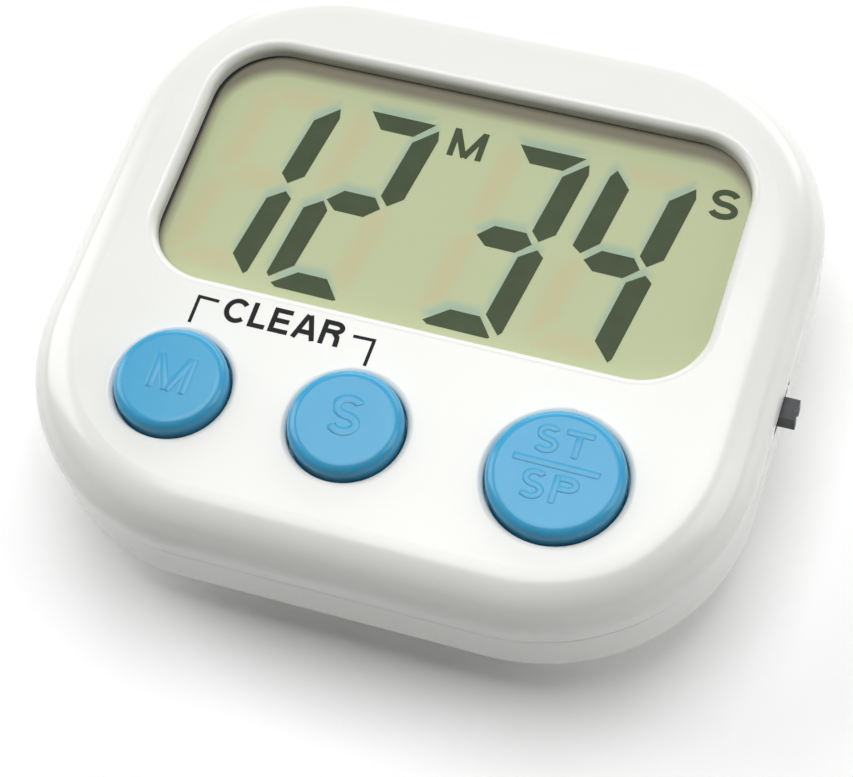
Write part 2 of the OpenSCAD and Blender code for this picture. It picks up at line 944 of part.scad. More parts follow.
module magnet(side) {
    color("dimgray")
        post([side * magnet_at[0], magnet_at[1]], magnet_r, magnet_sunk, magnet_sunk + magnet_t);
}

module case_screws() {
    color("silver")
        for (p = case_screw_at)
            translate([p[0], p[1], case_seat_z])
                screw(case_head, thread_r, case_shank_l);
}

front_cover();
rear_cover();
battery_door();
stand();
button(button_m_x, small_hole_r);  // button_m
button(button_s_x, small_hole_r);  // button_s
button(button_st_x, large_hole_r);  // button_st_sp
dome(button_m_x);  // dome_m
dome(button_s_x);  // dome_s
dome(button_st_x);  // dome_st_sp
circuit_board();
board_screws();
chip_blob();
crystal();
capacitors();
resistors();
switch_body();
switch_knob();
lcd_front_film();
lcd_front_glass();
lcd_rear_glass();
lcd_rear_film();
zebra_strip();
lcd_retainer();
retainer_screws();
piezo_disc();
piezo_ceramic();
buzzer_wire_red();
buzzer_wire_black();
battery_cell();
positive_contact();
negative_contact();
battery_spring();
battery_wire_red();
battery_wire_black();
magnet(-1);  // magnet_left
magnet(1);  // magnet_right
case_screws();
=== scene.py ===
"""Lab timer: finishes, display, legends, floor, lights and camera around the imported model."""

import math

import bmesh
import bpy
import numpy as np
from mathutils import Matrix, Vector


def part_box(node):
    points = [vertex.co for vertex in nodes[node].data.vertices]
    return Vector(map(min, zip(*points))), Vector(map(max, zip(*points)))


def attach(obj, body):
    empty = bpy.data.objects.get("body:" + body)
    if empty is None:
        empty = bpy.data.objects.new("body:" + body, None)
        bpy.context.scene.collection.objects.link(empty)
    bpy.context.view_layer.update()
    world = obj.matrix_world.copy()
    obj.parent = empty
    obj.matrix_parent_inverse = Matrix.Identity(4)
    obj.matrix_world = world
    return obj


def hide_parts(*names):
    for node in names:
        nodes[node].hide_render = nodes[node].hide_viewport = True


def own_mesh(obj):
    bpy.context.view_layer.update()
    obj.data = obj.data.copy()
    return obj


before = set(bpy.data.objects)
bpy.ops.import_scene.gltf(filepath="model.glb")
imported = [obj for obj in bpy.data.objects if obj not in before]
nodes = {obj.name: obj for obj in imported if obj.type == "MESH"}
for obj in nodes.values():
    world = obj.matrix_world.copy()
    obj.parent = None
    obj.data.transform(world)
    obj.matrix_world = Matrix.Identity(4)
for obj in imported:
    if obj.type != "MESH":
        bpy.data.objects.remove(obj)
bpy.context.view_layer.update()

MM = 0.001
scene = bpy.context.scene


# ---------------------------------------------------------------- materials


class Shader:
    """A Principled material with object coordinates ready, in millimetres."""

    def __init__(self, name, base, rough, **values):
        self.mat = bpy.data.materials.new(name)
        self.mat.use_nodes = True
        self.tree = self.mat.node_tree
        self.bsdf = self.tree.nodes["Principled BSDF"]
        self.base, self.rough = base, rough
        self.set(self.bsdf, "Base Color", (*base, 1))
        self.set(self.bsdf, "Roughness", rough)
        for key, value in values.items():
            self.set(self.bsdf, key.replace("_", " "), value)
        coords = self.new("ShaderNodeTexCoord")
        scale = self.new("ShaderNodeVectorMath", operation="SCALE")
        scale.inputs["Scale"].default_value = 1 / MM
        self.link(coords.outputs["Object"], scale.inputs[0])
        self.mm = scale.outputs[0]
        self.height = None

    def new(self, kind, **attrs):
        node = self.tree.nodes.new(kind)
        for key, value in attrs.items():
            setattr(node, key, value)
        return node

    def link(self, a, b):
        self.tree.links.new(a, b)

    def set(self, node, socket, value):
        node.inputs[socket].default_value = value

    def noise(self, scale, detail=2.0, rough=0.5, stretch=None):
        """Noise with scale features per millimetre."""
        node = self.new("ShaderNodeTexNoise")
        self.set(node, "Scale", scale)
        self.set(node, "Detail", detail)
        self.set(node, "Roughness", rough)
        source = self.mm
        if stretch:
            mapping = self.new("ShaderNodeMapping")
            mapping.inputs["Scale"].default_value = stretch
            self.link(self.mm, mapping.inputs["Vector"])
            source = mapping.outputs[0]
        self.link(source, node.inputs["Vector"])
        return node.outputs["Fac"]

    def ramp(self, fac, stops):
        """Colour ramp: stops are (position, value or colour)."""
        node = self.new("ShaderNodeValToRGB")
        elements = node.color_ramp.elements
        while len(elements) < len(stops):
            elements.new(0.5)
        for element, (at, value) in zip(elements, stops):
            element.position = at
            grey = isinstance(value, (int, float))
            element.color = (value, value, value, 1) if grey else (*value, 1)
        self.link(fac, node.inputs["Fac"])
        return node.outputs["Color"]

    def mix(self, fac, a, b):
        """Mix of two colours; each is a socket or a tuple."""
        node = self.new("ShaderNodeMix", data_type="RGBA")
        for socket, value in ((0, fac), (6, a), (7, b)):
            if isinstance(value, bpy.types.NodeSocket):
                self.link(value, node.inputs[socket])
            elif socket == 0:
                node.inputs[0].default_value = value
            else:
                node.inputs[socket].default_value = (*value, 1)
        return node.outputs[2]

    def colour(self, socket):
        """Base colour from a socket."""
        self.link(socket, self.bsdf.inputs["Base Color"])

    def tint(self, fac, spread):
        """Base colour that wanders by a share of itself with a noise."""
        low = tuple(c * (1 - spread) for c in self.base)
        high = tuple(min(1, c * (1 + spread)) for c in self.base)
        self.colour(self.ramp(fac, [(0.3, low), (0.7, high)]))

    def gloss(self, fac, spread):
        """Roughness that wanders by a share of itself with a noise."""
        low, high = self.rough * (1 - spread), self.rough * (1 + spread)
        self.link(self.ramp(fac, [(0.25, low), (0.75, high)]), self.bsdf.inputs["Roughness"])

    def bump(self, fac, depth, strength=1.0):
        """Adds relief; depth is in millimetres."""
        node = self.new("ShaderNodeBump")
        self.set(node, "Strength", strength)
        self.set(node, "Distance", depth * MM)
        self.link(fac, node.inputs["Height"])
        if self.height:
            self.link(self.height, node.inputs["Normal"])
        self.height = node.outputs["Normal"]
        self.link(self.height, self.bsdf.inputs["Normal"])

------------

Set problem
Copy out all lines where the word "True" appears.

Worked answer
        nodes[node].hide_render = nodes[node].hide_viewport = True
        self.mat.use_nodes = True